Unraveling the Stability of Layered Intercalation Compounds through First Principles Calculations: Establishing a Linear Free Energy Relationship with Aqueous Ions

Layered intercalation compounds, in which atoms or molecules (intercalants) are intercalated into layered materials (hosts), are an attractive group of materials that have applications as active materials in batteries and exhibit unique physical properties such as superconductivity and topological electronic states, and have been the subject of various material investigations. However, there is no systematic understanding of which combinations of hosts and intercalants are stable, and it is not easy to design materials from a huge number of combinations. In order to clarify what factors determine the stability of the combinations, we performed system-atic first-principles calculations for materials with a structure in which a single atom is inserted into the host, changing the atom that serves as the intercalant. Then, the intercalation energy, which is the reaction energy between the host and the intercalant, was calculated to evaluate the stability of the interlayer compound.
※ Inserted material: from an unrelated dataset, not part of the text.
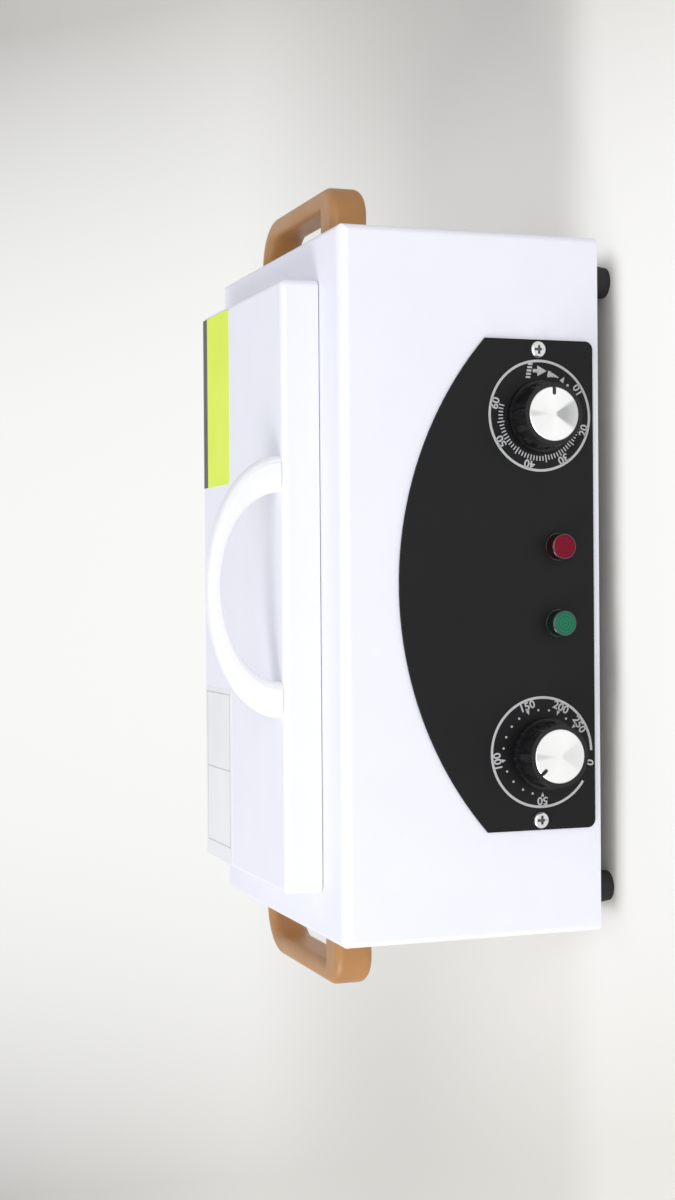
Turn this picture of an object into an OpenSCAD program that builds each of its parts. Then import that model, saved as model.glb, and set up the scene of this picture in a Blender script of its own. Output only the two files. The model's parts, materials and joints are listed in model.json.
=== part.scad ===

As a result, we found that the intercalation energy can be linearly regressed by a linear regression equation based on the hard and soft acids and bases principle by using two literature values, the standard free Gibbs energy of ion formation and the ion radius of the intercalant. This shows a new possibility that the concept of complex chemistry can be applied to the energetics of layered intercalation compounds and is expected to be applied to battery materials.